Supplied material |
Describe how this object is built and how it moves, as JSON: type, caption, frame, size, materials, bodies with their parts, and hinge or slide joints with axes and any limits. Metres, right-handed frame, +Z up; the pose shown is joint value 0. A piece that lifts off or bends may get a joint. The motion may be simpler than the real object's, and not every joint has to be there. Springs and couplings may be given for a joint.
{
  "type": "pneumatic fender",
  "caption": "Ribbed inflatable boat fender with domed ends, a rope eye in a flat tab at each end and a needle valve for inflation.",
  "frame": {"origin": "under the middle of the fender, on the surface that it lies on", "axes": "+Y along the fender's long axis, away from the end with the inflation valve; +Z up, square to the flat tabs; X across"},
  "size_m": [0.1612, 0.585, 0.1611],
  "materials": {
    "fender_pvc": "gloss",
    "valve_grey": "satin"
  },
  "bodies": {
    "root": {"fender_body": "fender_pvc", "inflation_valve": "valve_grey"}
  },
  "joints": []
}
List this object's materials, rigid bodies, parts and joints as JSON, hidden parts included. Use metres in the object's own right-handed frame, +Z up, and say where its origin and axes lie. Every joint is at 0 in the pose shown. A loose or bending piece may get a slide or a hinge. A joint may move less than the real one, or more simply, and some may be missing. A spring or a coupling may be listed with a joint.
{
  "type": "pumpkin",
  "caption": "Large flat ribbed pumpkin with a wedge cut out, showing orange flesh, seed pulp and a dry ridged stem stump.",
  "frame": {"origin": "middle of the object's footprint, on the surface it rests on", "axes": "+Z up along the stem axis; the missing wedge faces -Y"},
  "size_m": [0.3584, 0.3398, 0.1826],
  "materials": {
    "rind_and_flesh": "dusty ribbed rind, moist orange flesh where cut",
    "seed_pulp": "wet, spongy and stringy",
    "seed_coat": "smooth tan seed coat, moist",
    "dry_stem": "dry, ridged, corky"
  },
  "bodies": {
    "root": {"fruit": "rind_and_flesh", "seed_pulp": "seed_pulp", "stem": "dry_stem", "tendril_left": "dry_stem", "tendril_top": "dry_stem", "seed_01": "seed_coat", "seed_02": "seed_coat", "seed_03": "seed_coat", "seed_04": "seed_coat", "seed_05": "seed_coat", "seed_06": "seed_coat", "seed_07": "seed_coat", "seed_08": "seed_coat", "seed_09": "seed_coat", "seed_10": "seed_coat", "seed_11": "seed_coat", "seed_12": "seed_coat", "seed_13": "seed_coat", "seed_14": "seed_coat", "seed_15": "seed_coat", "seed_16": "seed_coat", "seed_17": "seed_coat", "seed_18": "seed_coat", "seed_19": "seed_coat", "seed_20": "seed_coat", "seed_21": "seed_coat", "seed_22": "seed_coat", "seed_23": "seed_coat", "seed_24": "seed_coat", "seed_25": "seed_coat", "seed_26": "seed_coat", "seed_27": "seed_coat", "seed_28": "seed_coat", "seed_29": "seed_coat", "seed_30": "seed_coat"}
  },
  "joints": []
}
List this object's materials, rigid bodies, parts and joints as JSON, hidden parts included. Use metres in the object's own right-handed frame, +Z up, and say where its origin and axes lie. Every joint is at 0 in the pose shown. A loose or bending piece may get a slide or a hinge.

Aim of the exercise | From the listing above, extract all records word for word.

In response |
Describe how this object is built and how it moves, as JSON: type, caption, frame, size, materials, bodies with their parts, and hinge or slide joints with axes and any limits. Metres, right-handed frame, +Z up; the pose shown is joint value 0. A piece that lifts off or bends may get a joint. The motion may be simpler than the real object's, and not every joint has to be there. Springs and couplings may be given for a joint.
{
  "type": "pneumatic fender",
  "caption": "Ribbed inflatable boat fender with domed ends, a rope eye in a flat tab at each end and a needle valve for inflation.",
  "frame": {"origin": "under the middle of the fender, on the surface that it lies on", "axes": "+Y along the fender's long axis, away from the end with the inflation valve; +Z up, square to the flat tabs; X across"},
  "size_m": [0.1612, 0.585, 0.1611],
  "materials": {
    "fender_pvc": "gloss",
    "valve_grey": "satin"
  },
  "bodies": {
    "root": {"fender_body": "fender_pvc", "inflation_valve": "valve_grey"}
  },
  "joints": []
}
List this object's materials, rigid bodies, parts and joints as JSON, hidden parts included. Use metres in the object's own right-handed frame, +Z up, and say where its origin and axes lie. Every joint is at 0 in the pose shown. A loose or bending piece may get a slide or a hinge. A joint may move less than the real one, or more simply, and some may be missing. A spring or a coupling may be listed with a joint.
{
  "type": "pumpkin",
  "caption": "Large flat ribbed pumpkin with a wedge cut out, showing orange flesh, seed pulp and a dry ridged stem stump.",
  "frame": {"origin": "middle of the object's footprint, on the surface it rests on", "axes": "+Z up along the stem axis; the missing wedge faces -Y"},
  "size_m": [0.3584, 0.3398, 0.1826],
  "materials": {
    "rind_and_flesh": "dusty ribbed rind, moist orange flesh where cut",
    "seed_pulp": "wet, spongy and stringy",
    "seed_coat": "smooth tan seed coat, moist",
    "dry_stem": "dry, ridged, corky"
  },
  "bodies": {
    "root": {"fruit": "rind_and_flesh", "seed_pulp": "seed_pulp", "stem": "dry_stem", "tendril_left": "dry_stem", "tendril_top": "dry_stem", "seed_01": "seed_coat", "seed_02": "seed_coat", "seed_03": "seed_coat", "seed_04": "seed_coat", "seed_05": "seed_coat", "seed_06": "seed_coat", "seed_07": "seed_coat", "seed_08": "seed_coat", "seed_09": "seed_coat", "seed_10": "seed_coat", "seed_11": "seed_coat", "seed_12": "seed_coat", "seed_13": "seed_coat", "seed_14": "seed_coat", "seed_15": "seed_coat", "seed_16": "seed_coat", "seed_17": "seed_coat", "seed_18": "seed_coat", "seed_19": "seed_coat", "seed_20": "seed_coat", "seed_21": "seed_coat", "seed_22": "seed_coat", "seed_23": "seed_coat", "seed_24": "seed_coat", "seed_25": "seed_coat", "seed_26": "seed_coat", "seed_27": "seed_coat", "seed_28": "seed_coat", "seed_29": "seed_coat", "seed_30": "seed_coat"}
  },
  "joints": []
}
List this object's materials, rigid bodies, parts and joints as JSON, hidden parts included. Use metres in the object's own right-handed frame, +Z up, and say where its origin and axes lie. Every joint is at 0 in the pose shown. A loose or bending piece may get a slide or a hinge.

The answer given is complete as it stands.